My school in Europe had had an honors program where we went through 2 American math classes in one year - in 9th grade I covered geometry and algebra II in a single year, in a single class. This left me at a level where, having just finished half of 10th grade and moving forward a half year to Vth form by crossing the equator, I was just at the right level for the Australian curriculum.

Students in Australia tended to be segregated into technical students vs students in the humanities. If a student, like myself, choose to be a technical tracker, he took, in Vth and VIth form, a load of 2 math classes, physics, and chemistry, plus English, with one additional elective in Vth form. However, the pace of the math classes was much slower, so that we covered about as much material in a year in 2 math classes as we had covered in the same time in a single class in Europe, but in much more depth, where in Europe I had been complaining that the material was going by so fast we were often often on the verge of being reduced to memorizing equations we didn't really understand.

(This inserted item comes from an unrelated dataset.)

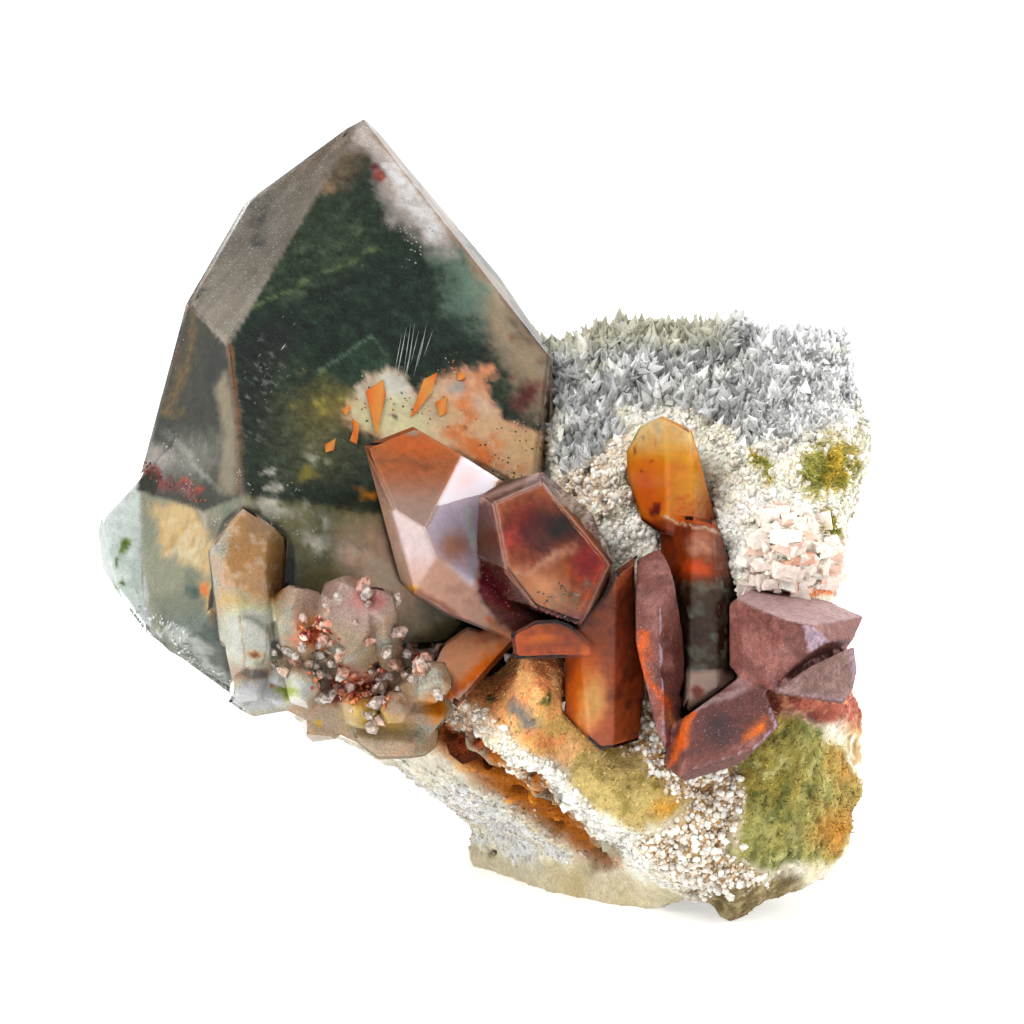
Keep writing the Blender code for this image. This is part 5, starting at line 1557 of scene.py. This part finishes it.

The government had a set of 3 hour exams given at the end of senior year, called Higher School Certificate, or HSC, exams. In most classes, 100% of your grade was determined by this exam. I took the American SAT's and achievement tests as well, but they were trivial compared with the Australian tests. There was no calculus in the American tests, and they were all multiple choice. The American questions were all very straightforward, while the Australian tests, particularly Pure Math and physics, had a lot of very difficult questions requiring major creativity to answer.